The policymakers should take the experiences of countries into account, which had gone for imports of used cars and what happened to their local industry. It deems fit to conduct a comparative study of those countries. For that matter if you look at Thailand, India, Japan and Korea, they are auto producing countries and doing extremely well. There is a common factor in the auto industries of these countries. They prefer CKD operation and discourage CBUs. There is a visible difference between imports and local production of these countries if you look at the graph of local manufacturing and CBUs that will make things clear about the wisdom of growth of volume in these countries.

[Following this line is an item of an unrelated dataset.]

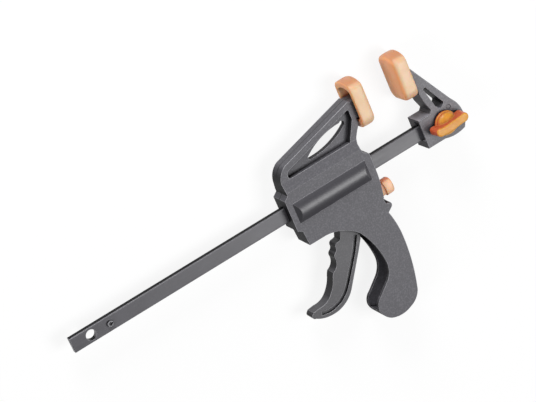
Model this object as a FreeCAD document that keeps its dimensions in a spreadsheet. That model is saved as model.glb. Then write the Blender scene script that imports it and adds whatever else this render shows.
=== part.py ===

There are examples of those countries too that decided to soften import policies and now they are no more auto producing countries rather they have become net importers of vehicles. Take the example of Australia, there is a demand of one million vehicles per annum because it is a big country and has a limited population. However they started reducing duty on CBUs for the reasons they knew better but resultantly the volume of local production was drastically reduced and all the five leading manufacturers packed up their business from Australia. Obviously, the auto industry suffered a lot. However, they have other opportunities and little concern about jobs. Currently, the automobile industry provides approximately 200,000 direct jobs and more than a million indirect jobs in Pakistan. Therefore, if the commercial imports of vehicles are allowed on easy tariffs, local industry as well as people attached with this industry for their bread and butter would suffer heavily. Pakistan has a huge 180 million plus population. We have to accommodate them. We have to provide jobs to them besides fulfilling other social responsibilities. Rationalization of tariffs especially for CBUs from 50 to 25 per cent means that the manufacturers should pack up and go home.